**Given information**

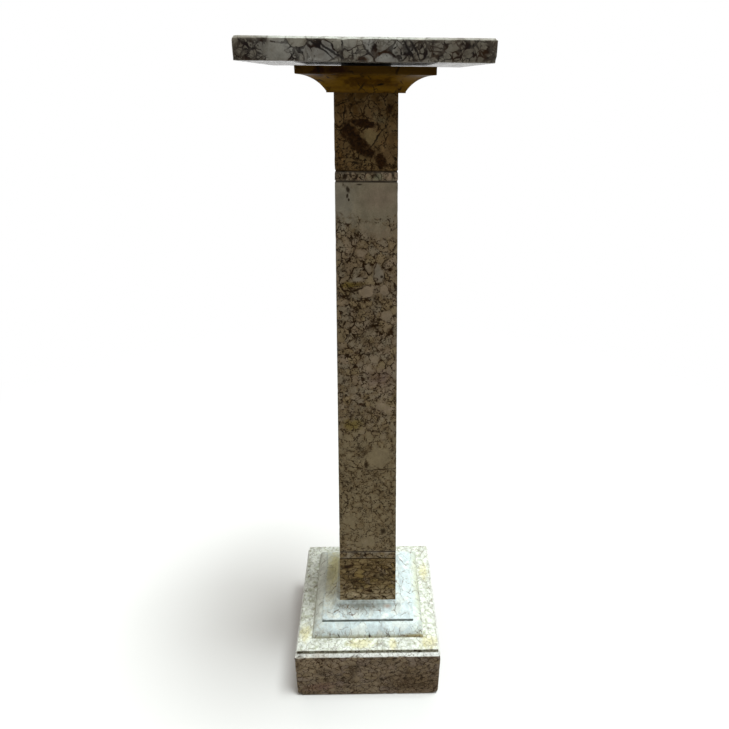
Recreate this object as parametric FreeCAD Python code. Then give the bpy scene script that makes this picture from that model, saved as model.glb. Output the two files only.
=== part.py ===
import FreeCAD
import Part
import math
import os

# Square marble pedestal with a revolving top, in millimetres.
# The origin is the middle of the plinth's underside and +Z is up.
# Nine stones stand on each other and are drawn together by one iron rod between two nuts.
# The rod's turned upper end is the pivot. The top slab sits over it on a black fibre washer,
# turns on it, and lifts off it.
# Square mouldings are given as half an outline: points of (half width, height), going up.

# Plinth, measured outward from the ovolo's foot and up from the floor
plinth_wall_height = 103.0
plinth_splay_height = 6.0
plinth_splay_run = 4.0
plinth_step_height = 7.0
plinth_shelf = 24.5
plinth_foot_bevel = 2.0

# The two moulded tiers and the ledge around the shaft, measured outward from the shaft
ovolo_height = 21.0
ovolo_run = 17.5
fillet_height = 6.0
cavetto_height = 13.0
cavetto_run = 24.0
shaft_ledge = 7.0

# Shaft, which narrows evenly from foot to top and is cut by two pairs of V grooves
shaft_foot_width = 101.0
shaft_top_width = 76.5
foot_block_height = 100.0
lower_band_height = 15.5
main_shaft_height = 616.0
upper_band_height = 12.0
neck_block_height = 88.5
groove_width = 3.4
groove_depth = 1.4

# Capital
capital_lip = 8.2
capital_lip_height = 1.5
capital_cavetto_height = 17.2
capital_cavetto_run = 32.0
abacus_height = 8.5

# Top slab
slab_width = 265.0
slab_thickness = 22.0
slab_edge_bevel = 2.0

# Worn corners of the straight walls, as the width of a flat across the corner's two sides
arris_width = 1.2

# Iron rod, its nuts and washers
rod_diameter = 12.0
rod_bore_clearance = 3.0
rod_above_floor = 6.0
rod_past_nut = 5.0
rod_end_chamfer = 1.0
thread_pitch = 1.75
thread_depth = 0.9
foot_thread_length = 40.0
head_thread_length = 30.0
nut_across_flats = 19.0
nut_height = 10.0
nut_chamfer = 1.2
washer_diameter = 29.0
washer_thickness = 2.5
foot_plate_width = 56.0
foot_plate_thickness = 6.0
foot_plate_chamfer = 1.0
recess_clearance = 3.0
head_nut_cover = 2.5

# Revolving seat: washer, socket plate and bush
slip_washer_diameter = 61.0
slip_washer_thickness = 2.8
slip_washer_play = 1.0
pivot_diameter = 10.0
pivot_depth = 12.0
pivot_end_gap = 2.0
pivot_shoulder_drop = 1.2
socket_plate_diameter = 56.0
socket_plate_thickness = 3.0
bush_wall = 2.5
screw_circle_diameter = 38.0
screw_count = 4
screw_diameter = 4.0
screw_head_diameter = 7.6
screw_length = 14.0
screw_point_length = 3.0
screw_slot_width = 0.9
screw_slot_depth = 0.9
plug_diameter = 7.0
plug_past_screw = 1.0

# Clearances on the radius
pivot_clearance = 0.08
set_clearance = 0.05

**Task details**
Beginning at the first line above, repeat exactly until the line containing "groove_depth = 1.4", which is included.

**Worked solution**
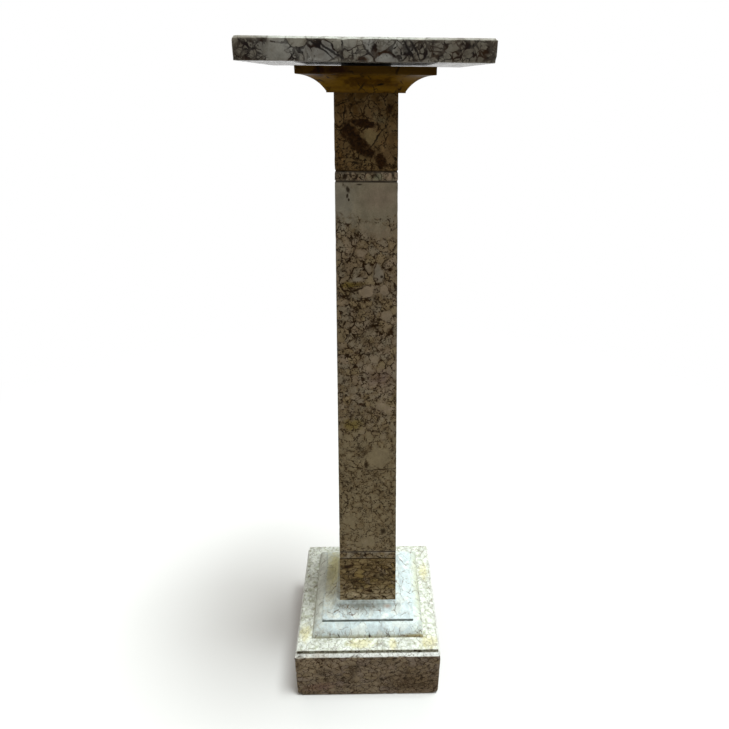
Recreate this object as parametric FreeCAD Python code. Then give the bpy scene script that makes this picture from that model, saved as model.glb. Output the two files only.
=== part.py ===
import FreeCAD
import Part
import math
import os

# Square marble pedestal with a revolving top, in millimetres.
# The origin is the middle of the plinth's underside and +Z is up.
# Nine stones stand on each other and are drawn together by one iron rod between two nuts.
# The rod's turned upper end is the pivot. The top slab sits over it on a black fibre washer,
# turns on it, and lifts off it.
# Square mouldings are given as half an outline: points of (half width, height), going up.

# Plinth, measured outward from the ovolo's foot and up from the floor
plinth_wall_height = 103.0
plinth_splay_height = 6.0
plinth_splay_run = 4.0
plinth_step_height = 7.0
plinth_shelf = 24.5
plinth_foot_bevel = 2.0

# The two moulded tiers and the ledge around the shaft, measured outward from the shaft
ovolo_height = 21.0
ovolo_run = 17.5
fillet_height = 6.0
cavetto_height = 13.0
cavetto_run = 24.0
shaft_ledge = 7.0

# Shaft, which narrows evenly from foot to top and is cut by two pairs of V grooves
shaft_foot_width = 101.0
shaft_top_width = 76.5
foot_block_height = 100.0
lower_band_height = 15.5
main_shaft_height = 616.0
upper_band_height = 12.0
neck_block_height = 88.5
groove_width = 3.4
groove_depth = 1.4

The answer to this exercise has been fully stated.